By ALEXANDER MARTIN REMOLLINO
Bulatlat

LOS ANGELES, California — As a Filipino who migrated to the United States to follow her mother when she was very young, Melissa Roxas remembers the pain of having to leave the Philippines. That pain stayed with her even as she later came to understand that what her mother did was in pursuit of a better life, a decent life that had proved elusive to them and to millions of others in their native land. Growing up, she always wondered why they had to be separated from their loved ones.

Her mother was the first in their family to migrate; she followed soon after. Melissa, a native of Manila, arrived in the US in 1986, when she was just nine years old.

She still has memories of her sporadic bouts of rage in the period between her mother’s departure and their reuniting.


Melissa Roxas (Photo courtesy of Habi Arts)

“I remember feeling really torn… and have very vivid memories of actually screaming at every airplane… in the sky as I was thinking of my mother, and when we were reunited, I felt very isolated because the rest of the family was out there,” she said in a recent interview with Bulatlat in Los Angeles, where she grew up.

“I think that stayed with me, in the sense that I asked, Why did we have to leave the Philippines, why did we have to be separated from everyone that we loved?”

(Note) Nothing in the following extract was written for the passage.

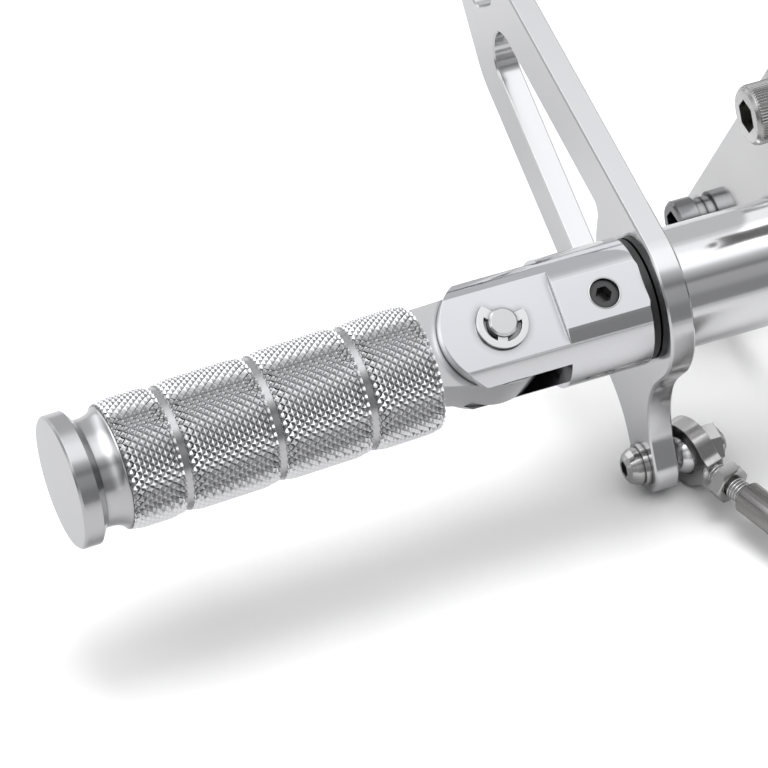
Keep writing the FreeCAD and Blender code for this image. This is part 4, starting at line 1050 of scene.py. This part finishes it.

Going to school in the US, she would eventually acquire a sharp awareness that she was somehow different from other Americans. She spoke about students forming cliques based on race or color — and then asked for a pause in the interview.

She nonetheless was able to make friends even with people from different races, she said after the interview resumed.

In high school, in particular, she had many Latino friends. This, together with her readings – she was a voracious reader very early on – piqued her interest in Latin American culture, an interest that took her on exchange programs to Chile and then Mexico, where she came to learn about human-rights issues.

Her heightened awareness of Latin American history and culture eventually provoked in her a desire to go back to her roots in the Philippines.

She went to college at the University of California, San Diego, where she took a BS in Animal Physiology and Neuroscience and, later, a BA in Third World Studies with a minor in Health Care and Social Issues.

While in college, she began volunteering for community organizations advocating the rights of the youth, the homeless and the elderly. Later on, she would become involved with Filipino organizations aligned with the Bagong Alyansang Makabayan (Bayan or New Patriotic Alliance), the Philippines’s largest progressive group. Melissa, who is also a poet, would become a co-founder of the cultural group Habi Arts together with the late painter Papo de Asis and a few other US-based Filipino artists.

The Los Angeles-based Habi Arts, in turn, would, in 2005, become a founding member of Bayan-USA.

That same year, Melissa was among the organizers of a Bayan-USA contingent to the International Solidarity Mission (ISM) to the Philippines, a fact-finding mission that investigated the rampant human-rights violations, particularly the extrajudicial killings and enforced disappearances.

Two years later, she decided to go back to the Philippines, this time as a full-time activist doing human rights and community health work.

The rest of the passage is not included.